GABRIELLA MONGARDI
Serve organizzare un convegno sulla poesia? Non siamo stanchi di sentire lamentele sul fatto che tutti scrivono versi e nessuno li legge? Esiste un dialogo tra critica, università, scuole superiori e produzione contemporanea?
Queste e altre questioni sono state trattate giovedì 12 aprile scorso alla biblioteca “Sormani” di Milano durante il convegno sul tema “Poesia e mass media”, organizzato dal Comune di Milano, dalla Biblioteca stessa, dall’Associazione Culturale “dipoesia”, dalla rivista «Atelier» e dal Centro Culturale “Don Bernini” di Borgomanero.
L’iniziativa si proponeva di ampliare l’analisi sulla poesia contemporanea, iniziata a Firenze il 6 febbraio 2017, i cui atti sono pubblicati sul n. 85 della rivista «Atelier» (giugno 2017). In quell’occasione la riflessione aveva coinvolto i gruppi letterari, le case editrici, l’università e le riviste.
Il direttore di «Atelier» e del Centro Culturale “Don Bernini”, Giuliano Ladolfi, ha esaminato la situazione attuale della poesia italiana, che presenta due elementi caratteristici della società contemporanea: la marginalizzazione da parte di un sistema “emporiocentrico”, che attribuisce un valore monetario anche ai beni relazionali, e la parcellizzazione dei sottosistemi (università, case editrici, riviste, scuola, festival, reading, blog ecc.), con la conseguenza che tale arte, assumendo il compito di testimoniare i valori umani, ha perso ogni visibilità massmediatica.
I giornalisti Mario De Santis, Luigia Sorrentino e Ottavio Rossani, invece, con una serie di dati hanno chiarito che la poesia è viva e operante e riscuote notevole successo di pubblico. Giulio Greco, il moderatore dell’evento, ha ricordato il successo di Francesco Sole, che ha pubblicato nella collana “Arcobaleno” di Mondadori, ottenendo notevole riscontro di vendita e di lettori all’interno della logica del mercato. Guido Mattia Gallerani ha documentato il successo dei festival che registrano la presenza di migliaia di persone.

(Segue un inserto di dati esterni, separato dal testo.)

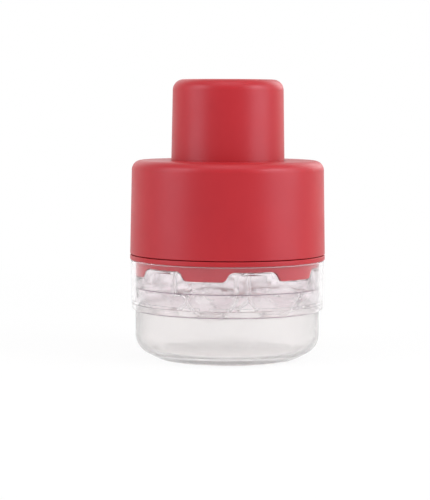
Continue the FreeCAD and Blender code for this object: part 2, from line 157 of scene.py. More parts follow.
# Skirt and its lobes
lobe_depth = 4.5
lobe_half_width = 10.6
lobe_flank_angle = 62.0  # degrees
lobe_tip_radius = 2.4
lobe_root_radius = 3.4
skirt_z = tray_top_z + lobe_gap
skirt_radius = collar_bore - slip_gap
skirt_wall = 1.7
skirt_bore = skirt_radius - skirt_wall
skirt_edge_radius = 0.4

# Guide base
band_edge_radius = 0.4
band_z = collar_top_z + seat_gap
spigot_height = 3.6
band_top_z = spigot_top_z - spigot_height
spigot_wall = 1.4
shell_wall = 2.2
spigot_radius = band_radius - shell_wall - slip_gap
spigot_bore = spigot_radius - spigot_wall
spigot_edge_radius = 0.4
ear_height = 2.0
ear_radius = 2.95
ear_hole_radius = 1.75
ear_place = 38.5

# Return spring
spring_wire = 1.5
spring_turns = 9.5
spring_end_gap = 0.55
spring_closed = 0.5

# Fineness of the meshes: sides of round things, steps on arcs, and angles in degrees
ROUND_STEPS = 256
TOOL_STEPS = 96
SECTOR_STEPS = 24
PILLAR_SIDE_STEPS = 16
PILLAR_BACK_STEPS = 12
BOWL_STEPS = 28
BOWL_RIM_STEPS = 6
CROWN_EDGE_STEPS = 4
CROWN_STEP_ANGLE = 1.5
WIRE_SIDES = 16
WIRE_STEPS_PER_TURN = 48
ARC_STEP_ANGLE = 7.5
LEAST_ARC_STEPS = 3
SHARP_ANGLE = 28.0

# Allowances: how far tools reach past a face, keep two faces out of one plane, or count as on the axis
REACH = 1.0
THIN = 0.02
ON_AXIS = 1e-6

# Surfaces. The clear plastics bend light less than real ones, so that nested walls stay bright.
plastic_ior = 1.25
red_low = (0.348, 0.0103, 0.0148)
red_high = (0.384, 0.0128, 0.0172)
# Brighter red for the skirt and lobes behind the clear collar: painted light, standing in for lamp light
# that the collar keeps off them
skirt_painted_light_red_low = (0.46, 0.030, 0.040)
skirt_painted_light_red_high = (0.50, 0.035, 0.046)
red_gloss = 0.36
red_gloss_tint = (0.92, 0.86, 1.0, 1)
red_rough_range = 0.03
clear_share = 0.985
clear_low = (0.990, 0.972, 0.980)
clear_high = (1.0, 0.985, 0.992)
clear_rough_range = 0.02
milky_share = 0.92
milky_low = (0.950, 0.930, 0.928)
milky_high = (0.970, 0.955, 0.953)
milky_rough_low = 0.20
milky_rough_high = 0.245
# Pale pink of the collar's rim band: a painted highlight, its pink a painted reflection of the red band
# above
rim_painted_highlight_colour = (0.97, 0.80, 0.84)
# Dark mauve of the collar's foot and the tray's groove: painted shade where parts meet
painted_shade_line_colour = (0.36, 0.27, 0.32)
edge_shade = 0.96
edge_rough_low = 0.16
edge_rough_high = 0.22
pin_colour = (0.62, 0.62, 0.63)
spring_colour = (0.50, 0.50, 0.51)
screw_colour = (0.55, 0.55, 0.56)
steel_shade = 0.9
steel_rough_range = 0.06
WHITE = (1, 1, 1, 1)
EVEN = (1.0, 1.0, 1.0)
STRETCHED_UPWARDS = (1.0, 1.0, 0.35)
DRAWN_LENGTHWISE = (1.0, 1.0, 0.06)
NOISE_LOW = 0.3
NOISE_HIGH = 0.7

# Studio, in metres: the backdrop's light, and a floor that fades to white away from the object
backdrop_light = 0.38
backdrop_seen = 1.0
floor_half_width = 4.0
floor_low = (0.86, 0.86, 0.86)
floor_high = (0.88, 0.88, 0.88)
floor_rough = 0.9
fade_start = 0.08
fade_end = 0.5
white_at_start = 0.92
white_at_end = 1.0
middle_z = 0.066
LIGHT_BOUNCES = 48
GLOSS_BOUNCES = 16

# Camera, in metres, degrees and pixels of the photograph
view_azimuth = 14.0
camera_distance = 0.905
camera_height = 0.1242
pitch = 4.581
yaw = 0.381
roll = 0.24
focal_pixels = 1878.5
long_side_pixels = 500
sensor_width = 36.0  # millimetres
nearest_seen = 0.05
furthest_seen = 50


# Shapes
def polar(radius, turn):
    return radius * math.cos(turn), radius * math.sin(turn)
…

Dove sta la poesia? Nei due e più milioni che scrivono versi oppure nelle poche migliaia di lettori di testi contemporanei? Basta il successo di melense frasette, stile i famosi cioccolatini, per documentare che la poesia è viva e operante?
Il convegno ha spalancato una serie di interrogativi su un fenomeno “liquido”, come è “liquida” la società postmoderna (Zygmunt Bauman).
A ciò si aggiunge il fatto che le scuole superiori e soprattutto le università assai raramente avviano gli studenti alla lettura della grande poesia contemporanea, continua Ladolfi . E la critica? Da un lato, è rimasta orfana dello Strutturalismo e, dall’altro, anche quando esercita un’azione profonda, come nel caso della rivista «Atelier», non pare possedere la forza di operare quella selezione e quell’indirizzo, che le era caratteristica nel passato.
Il convegno, pertanto, ha prodotto più interrogativi che risposte. Ma è proprio questa la forza dell’iniziativa, i cui atti saranno pubblicati sul prossimo numero della rivista «Atelier» (n. 90 giugno 2018).
Esistono rimedi? In primo luogo, la formazione: non basta andare a capo per essere poeti; quindi, il dialogo e, infine, la costruzione di un “sistema” di collegamento tra tutti coloro che considerano tale arte una delle più complete forme di espressione dello spirito umano.
In ogni caso è innegabile il desiderio di poesia. Occorre però superare alcuni preconcetti molto diffusi e, in particolare, le teorie ermetiche e avanguardistiche del secolo scorso, che per un verso hanno allontanato gli studiosi e il lettore comune dalla poesia contemporanea, dall’altro hanno sancito il diritto a ogni tipo di espressione.
Ci si augura che la prossima pubblicazione degli atti del convegno produca un dibattito finalizzato a rendere consapevole il popolo dei “poeti” dell’attuale situazione della scrittura in versi e la promozione di una lettura critica della produzione contemporanea, che riserva senza dubbio opere di grande valore.